To address objective 2, in this action I explored the relationship between One Health, justice, and global health practice, with a particular focus on how ethical presuppositions shape definitions on health and how these definitions in turn impact how we measure the success or suitability of given global health practices. Second, I addressed the limits to health-related deservingness in contexts marked by historically produced and ideologically maintained socio-racial hierarchies. I addressed the limits of health-related deservingness by highlighting how formal notions of rights in Honduras, in regards to public investments in health, are always already informed and shaped by emotional, relational, or “common sense” understandings of a given populations worth. In that sense, health-related deservingness should not be considered separate from formal conceptions of rights. Third, I sought to interrogate the origin of moral concepts like deservingness and to situate them within a large conversation on philosophical anthropology and how we define the limits of interpersonal ethical engagement.
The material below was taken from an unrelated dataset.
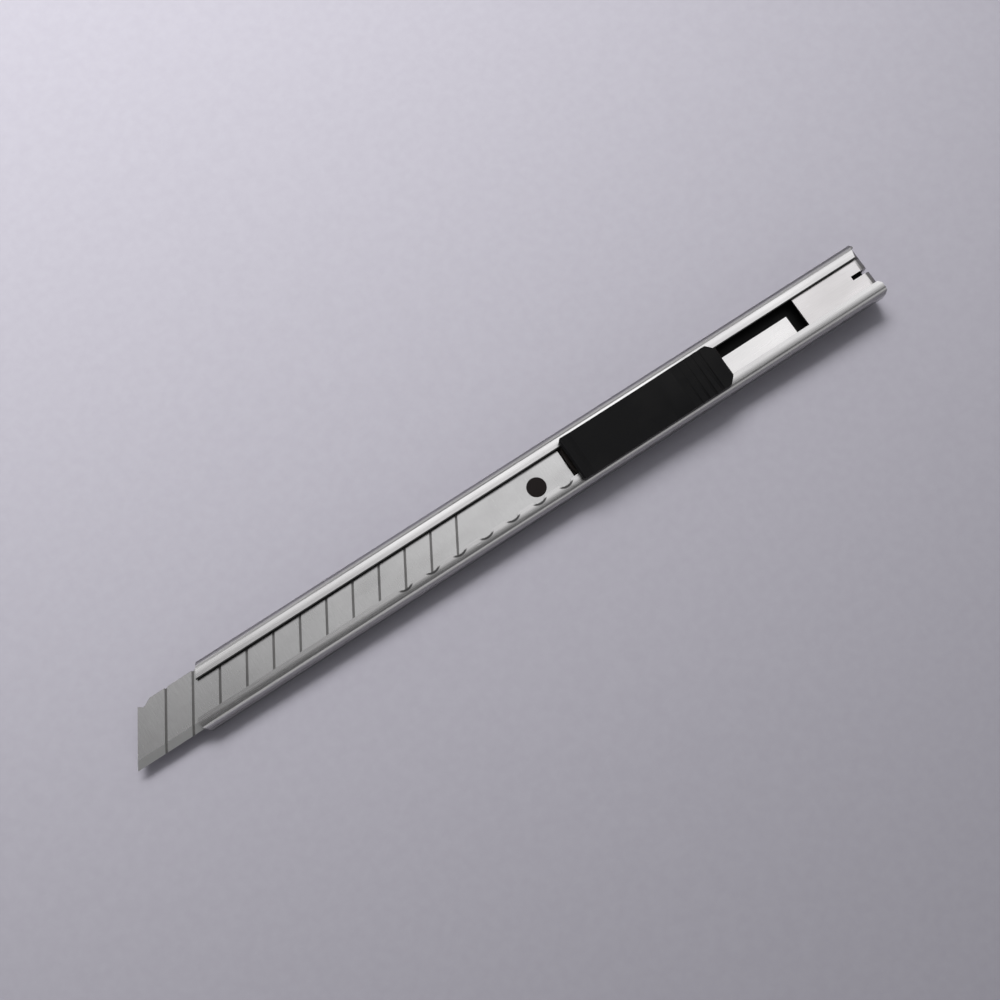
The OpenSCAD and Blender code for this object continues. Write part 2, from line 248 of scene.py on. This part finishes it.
def blade_steel():
    """Ground blade: faint cross-grain on the face, a bright ground edge and dark score lines."""
    m = Mat("blade_steel", Metallic=1.0)
    m.base((0.66, 0.655, 0.65), 0.22)
    m.bsdf.inputs["Anisotropic"].default_value = 0.3
    fine = m.noise(m.coords((7.0, 0.6, 1.0)), 1.0, 4.0, 0.6)
    broad = m.noise(m.coords((0.10, 0.22, 0.2)), 1.0, 3.0, 0.5)
    colour = (0.66, 0.655, 0.65)
    tone = m.ramp(fine, [(0.25, [c * 0.93 for c in colour]), (0.75, [c * 1.05 for c in colour])])
    stain = m.ramp(broad, [(0.42, 0.0), (0.72, 1.0)])
    tone = m.mix(m.remap(stain, 0.0, 0.22), tone, (0.45, 0.44, 0.43))
    # the ground edge is finely ground across; the score lines are drawn as dark lines
    x, y, z = m.axes()
    edge = m.step(y, -3.08, -3.12)
    tone = m.mix(m.math("MULTIPLY", edge, 0.8), tone, (0.80, 0.80, 0.79))
    along = m.math("SUBTRACT", m.math("SUBTRACT", x, FIRST_SCORE), m.math("MULTIPLY", y, SLANT))
    phase = m.math("FRACT", m.math("ADD", m.math("DIVIDE", along, SCORE_PITCH), 0.5))
    off = m.math("MULTIPLY", m.math("ABSOLUTE", m.math("SUBTRACT", phase, 0.5)),
                 SCORE_PITCH * math.sin(math.radians(60)))
    score = m.math("MULTIPLY", m.step(off, 0.26, 0.14),
                   m.math("MULTIPLY", m.step(along, -0.5, -0.4), m.step(along, 55.5, 55.4)))
    tone = m.mix(m.math("MULTIPLY", score, m.remap(fine, 0.70, 0.92)), tone, (0.17, 0.165, 0.16))
    # painted shadow of the spine-side lip on the blade, which also stands for oil where the lip rubs;
    # less towards the tip
    lip_shade_and_oil = m.math("MULTIPLY", m.step(y, 2.25, 2.6), m.step(y, 3.2, 2.8))
    lip_shade_and_oil = m.math("MULTIPLY", lip_shade_and_oil, m.math("MULTIPLY", m.remap(fine, 0.5, 1.0, 0.3, 0.7),
                                         m.step(x, 1000 * holder_low[0], 1000 * holder_low[0] + 16.0)))
    tone = m.mix(m.math("MULTIPLY", lip_shade_and_oil, 0.7), tone, (0.07, 0.067, 0.065))
    m.set("Base Color", tone)
    base = m.remap(fine, 0.16, 0.25, 0.25, 0.75)
    base = m.math("ADD", base, m.remap(stain, 0.0, 0.08))
    base = m.math("ADD", base, m.math("MULTIPLY", score, 0.2))
    m.set("Roughness", m.math("ADD", base, m.math("MULTIPLY", edge, 0.22)))
    grind = m.noise(m.coords((14.0, 1.2, 1.0)), 1.0, 2.0, 0.5)
    height = m.math("ADD", m.math("MULTIPLY", fine, 0.4),
                    m.math("MULTIPLY", m.math("MULTIPLY", grind, edge), 0.9))
    m.set("Normal", m.bump(height, 0.0012 * MM, 0.6))
    return m.mat


def plastic(name, colour, rough=(0.34, 0.5), grain=3.2, bump=0.012, worn=0.35):
    """Moulded black plastic: spark-eroded texture, paler along edges."""
    m = Mat(name)
    m.base(colour, sum(rough) / 2)
    m.bsdf.inputs["Specular IOR Level"].default_value = 0.12
    fine = m.noise(m.coords((grain, grain, grain)), 1.0, 3.0, 0.6)
    broad = m.noise(m.coords((0.12, 0.2, 0.2)), 1.0, 2.0, 0.5)
    tone = m.ramp(fine, [(0.3, [c * 0.75 for c in colour]), (0.7, [c * 1.3 for c in colour])])
    dust = m.ramp(broad, [(0.45, 0.0), (0.75, 1.0)])
    tone = m.mix(m.remap(dust, 0.0, 0.06), tone, (0.06, 0.058, 0.055))
    tone = m.mix(m.math("MULTIPLY", m.edge_wear(0.00018), worn), tone, (0.04, 0.04, 0.042))
    m.set("Base Color", tone)
    m.set("Roughness", m.math("ADD", m.remap(fine, rough[0], rough[1], 0.3, 0.7),
                              m.remap(dust, 0.0, 0.1)))
    m.set("Normal", m.bump(fine, bump * MM, 0.5))
    return m.mat


def put(node, material):
    obj = NODES[node]
    obj.data.materials.clear()
    obj.data.materials.append(material)


def soften(node, width, segments=2, angle=28):
    """Rounds a CAD node's sharp edges as the real part's are, without touching its mesh."""
    obj = NODES[node]
    weld = obj.modifiers.new("weld", "WELD")
    weld.merge_threshold = 0.0015 * MM
    bevel = obj.modifiers.new("edges", "BEVEL")
    bevel.width = width * MM
    bevel.segments = segments
    bevel.limit_method = "ANGLE"
    bevel.angle_limit = math.radians(angle)
    bevel.harden_normals = True
    bevel.use_clamp_overlap = True


# ---------------------------------------------------------------- materials on the CAD nodes
put("holder", steel("holder_steel", (0.74, 0.73, 0.725), channel=True))
clip_low, clip_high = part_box("end_clip")
put("end_clip", steel("clip_steel", (0.82, 0.795, 0.79), rough=(0.2, 0.32),
                      bend_from=1000 * clip_high[0] - 1.25))
put("runner_plate", steel("plate_steel", (0.62, 0.61, 0.6), rough=(0.3, 0.42)))
put("lock_spring", steel("spring_steel", (0.93, 0.915, 0.905), rough=(0.2, 0.32)))
put("spring_rivets", steel("rivet_steel", (0.66, 0.65, 0.64), grain=(4, 4, 4)))
put("blade", blade_steel())
put("slide_block", plastic("block_plastic", (0.010, 0.008, 0.007)))
put("blade_stud", plastic("stud_black", (0.008, 0.006, 0.006), rough=(0.3, 0.45), grain=6.0,
                          bump=0.006))
put("thumb_slider", plastic("cap_plastic", (0.0035, 0.0035, 0.0038)))

soften("holder", 0.10)
soften("end_clip", 0.08)
soften("runner_plate", 0.05)
soften("slide_block", 0.12)
soften("blade_stud", 0.12)
soften("lock_spring", 0.06)
soften("spring_rivets", 0.1)
soften("thumb_slider", 0.22, 3, 30)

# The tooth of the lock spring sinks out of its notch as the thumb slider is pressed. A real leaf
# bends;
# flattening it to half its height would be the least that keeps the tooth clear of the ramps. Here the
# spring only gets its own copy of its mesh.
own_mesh(NODES["lock_spring"])

# ---------------------------------------------------------------- table, light, camera
# The knife lies on its back: the holder's front edge and the clip's arm touch the table.
front_x, front_z = holder_low[0], holder_low[2]
heel_x = clip_low[0] + 9.25 * MM
slope = front_z / (heel_x - front_x)


def table_z(x):
    return (heel_x - x) * slope - 0.03 * MM


half = 0.9
verts = [(-half, -half, table_z(-half)), (half, -half, table_z(half)),
         (half, half, table_z(half)), (-half, half, table_z(-half))]
mesh = bpy.data.meshes.new("table_top")
mesh.from_pydata(verts, [], [(0, 1, 2, 3)])
table_top = bpy.data.objects.new("table_top", mesh)
bpy.context.collection.objects.link(table_top)
t = Mat("table_paint", Roughness=0.7)
t.bsdf.inputs["Specular IOR Level"].default_value = 0.1
speck = t.noise(t.coords((0.6, 0.6, 0.6)), 1.0, 3.0, 0.5)
t.set("Base Color", t.ramp(speck, [(0.3, (0.355, 0.345, 0.392)), (0.7, (0.370, 0.360, 0.408))]))
t.set("Normal", t.bump(speck, 0.01 * MM, 0.3))
mesh.materials.append(t.mat)


def softbox(name, location, target, size, power, colour=(1, 1, 1)):
    data = bpy.data.lights.new(name, "AREA")
    data.shape = "RECTANGLE"
    data.size, data.size_y = size
    data.energy = power
    data.color = colour
    obj = bpy.data.objects.new(name, data)
    bpy.context.collection.objects.link(obj)
    obj.location = location
    obj.rotation_euler = (Vector(target) - Vector(location)).to_track_quat("-Z", "Y").to_euler()
    return obj


# The key lights the table and the plastics from the spine's side, and its grid lets it fall off
# past the knife. The metal mirrors the room, which is dark at the horizon, paler overhead and
# palest towards the rear end.
key = softbox("key", (0.0, 0.37, 0.43), (-0.05, 0.18, 0.0), (0.50, 0.26), 1.03, (1.0, 0.99, 0.98))
key.data.spread = math.radians(60)
key.visible_glossy = False

world = bpy.data.worlds.new("studio")
bpy.context.scene.world = world
world.use_nodes = True
tree = world.node_tree
ground = tree.nodes["Background"]


def room(kind, **values):
    node = tree.nodes.new(kind)
    for name, value in values.items():
        node.inputs[name.replace("_", " ")].default_value = value
    return node


direction = room("ShaderNodeTexCoord")
axes = room("ShaderNodeSeparateXYZ")
tree.links.new(direction.outputs["Generated"], axes.inputs[0])


def band(axis, lo, hi, from_lo, from_hi):
    node = room("ShaderNodeMapRange", From_Min=from_lo, From_Max=from_hi, To_Min=lo, To_Max=hi)
    node.interpolation_type = "SMOOTHSTEP"
    tree.links.new(axes.outputs[axis], node.inputs["Value"])
    return node.outputs["Result"]


def slope_band(value, lo, hi, from_lo, from_hi):
    node = room("ShaderNodeMapRange", From_Min=from_lo, From_Max=from_hi, To_Min=lo, To_Max=hi)
    tree.links.new(value, node.inputs["Value"])
    return node.outputs["Result"]


def combine(op, a, b):
    node = tree.nodes.new("ShaderNodeMath")
    node.operation = op
    for i, v in enumerate((a, b)):
        if isinstance(v, (int, float)):
            node.inputs[i].default_value = v
        else:
            tree.links.new(v, node.inputs[i])
    return node.outputs[0]


skew = combine("ADD", axes.outputs["Y"], combine("MULTIPLY", axes.outputs["X"], 0.35))
overhead = combine("MULTIPLY", band("Z", 0.10, 1.0, 0.62, 0.90), band("X", 0.50, 1.24, -0.32, 0.24))
overhead = combine("MULTIPLY", overhead, slope_band(skew, 0.08, 1.25, -0.06, 0.46))
overhead = combine("MULTIPLY", overhead, band("Y", 1.0, 0.16, 0.46, 0.70))
strip = combine("MULTIPLY", band("Y", 0.0, 0.45, -0.62, -0.72), band("Y", 0.0, 1.0, -0.93, -0.84))
strip = combine("MULTIPLY", strip, band("X", 1.0, 0.12, 0.0, 0.20))
horizon = band("Z", 0.46, 0.0, 0.42, 0.72)
total = combine("ADD", combine("MAXIMUM", combine("ADD", overhead, strip), horizon), 0.05)
tree.links.new(total, ground.inputs["Strength"])
ground.inputs["Color"].default_value = (0.985, 0.985, 1.0, 1)

camera_data = bpy.data.cameras.new("camera")
camera_data.lens = 54.0
camera_data.sensor_width = 36.0
camera_data.clip_start = 0.01
camera_data.clip_end = 20.0
camera = bpy.data.objects.new("camera", camera_data)
camera.location = (-0.032806, -0.042271, 0.24479)
camera.rotation_euler = Euler([math.radians(a) for a in (12.479, -0.582, -33.383)], "XYZ")
bpy.context.collection.objects.link(camera)
bpy.context.scene.camera = camera
bpy.context.scene.view_settings.view_transform = "Standard"

bpy.context.view_layer.update()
To address objective 3, in this action I proposed alternatives to the decolonization of global public health both by situating global health within a set of wider practices towards justice and by suggesting some alternative models to global health. Second, I explored how disciplinary allegiances obfuscate novel theoretical production and may lead to conceiving of partial categories as absolute representations of reality (i.e. global health). Third, I addressed the relationship between speculation and colonial ideologies in Honduras beyond public health by focusing on how the Honduran state responded, and made space for, transnational projects that pitted future economic growth against the present sacrifice of the livelihood and wellbeing of given Honduran citizens.
Particularly, in the final stage of the action I addressed the growing call for the decolonization of global health in anthropology. In a manuscript currently under review, I argue that the decolonization of global health is, at best, naive. Instead of striving for the decolonization of global health, I suggest decentering/displacing global health to make room for alternative world-building projects. I refer to one of these potential alternative world-building projects as fugitive wellbeing. Ultimately, I argue 1) that global health is a politically informed project that falls under a larger category of social responses to the dilemma of distribution: networked infrastructures for the distribution of public goods; 2) that our understanding of what constitutes public goods currently shapes the limits of global health; and 3) that our understanding of public goods is in turn shaped by our ideas of the human and the future. Finally, I suggest that to look beyond global health projects we have to initiate research in locales that contest both global health practice and specific forms of local governmental involvement that affect local forms of sovereignty.